С тов. приветом А. Беляев»[356]. И далее, на четырех листах, краткие аннотации предлагаемых к изданию произведений: пять романов («Звезда Кэц», «Чудесный глаз», «Воздушный корабль», «Подводные земледельцы», «Человек-амфибия») и сборник повестей и рассказов «Человек, который не спит». Все перечисленные произведения (за исключением «Человека-амфибии») ранее публиковались лишь в журналах или по-украински, и, как честно предупреждал Беляев, для нового издания (опять же за исключением «Человека-амфибии») потребуют некоторой доработки. Срок такой доработки (вместе с перепечаткой на машинке) — не более одного-двух месяцев на каждое произведение.
Даты на письме нет, но, поскольку Беляев просит издать предлагаемые книги в 1937 году, ясно, что отослано оно было не позднее начала того же года (к такому же выводу приводит и замечание Беляева, что в области научной фантастики он работает 13 лет, то есть к двенадцати полным годам — 1925–1936 — прибавляет еще один — текущий, 1937-й)…[357]

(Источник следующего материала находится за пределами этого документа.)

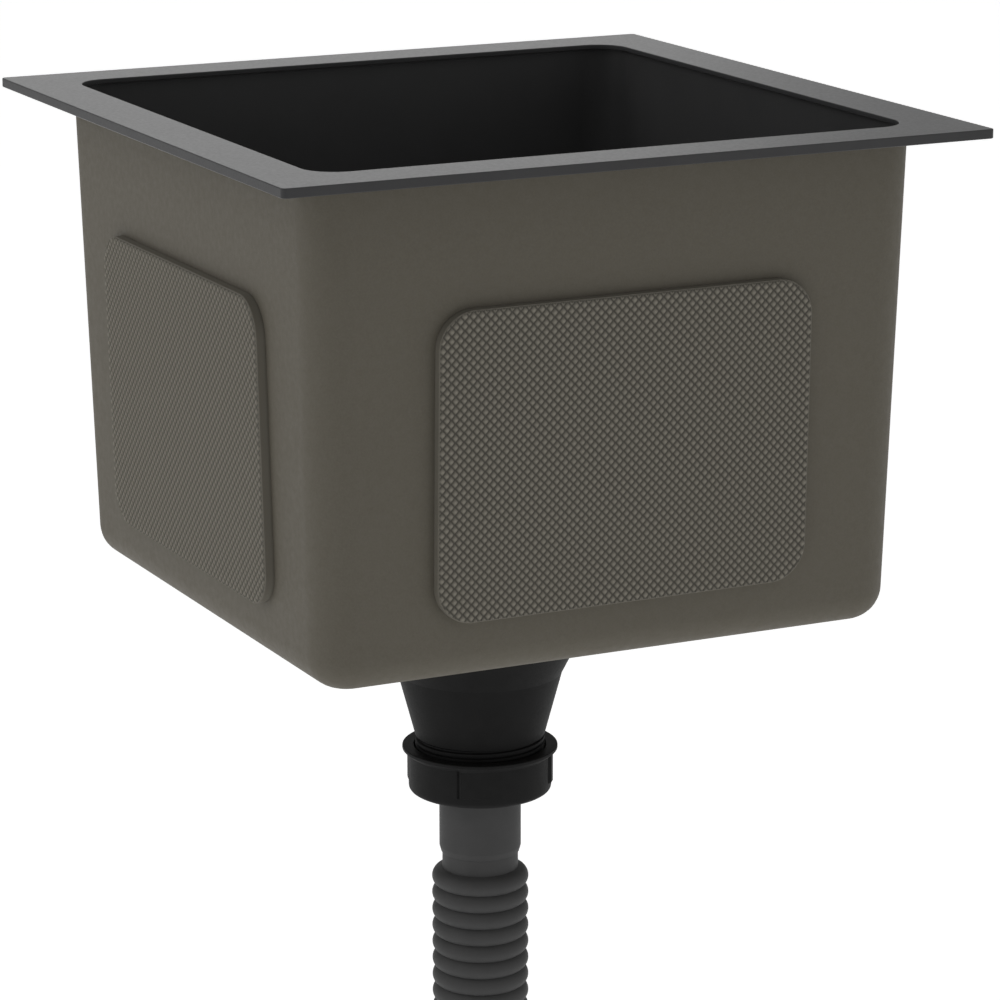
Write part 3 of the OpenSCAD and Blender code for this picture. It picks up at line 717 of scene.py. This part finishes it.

Находится письмо в архивном фонде издательства «Детская литература» (в 1930-е годы — Детиздат). Адресат — Григорий Евгеньевич. Кто таков? Можно предположить, что Беляев ошибся в отчестве — «Евгеньевич»… И тогда все становится на свои места — Григорий Иосифович Мишкевич, редактор Детиздата и старый знакомый Беляева. Тот, который, служа в издательстве «Молодая гвардия», редактировал «Прыжок в ничто», в 1935 году возил рукопись в Калугу на консультацию с Циолковским, а годом раньше — 1 августа 1934-го — вместе с директором «Молодой гвардии» М. Ю. Гальпериным присутствовал (в качестве стенографистки) на встрече с Гербертом Уэллсом в гостинице «Астория». Кроме «молодогвардейцев», ленинградскую сторону представляли Б. П. Вейнберг, Я. И. Перельман, Н. А. Рынин и один писатель — Александр Беляев[358].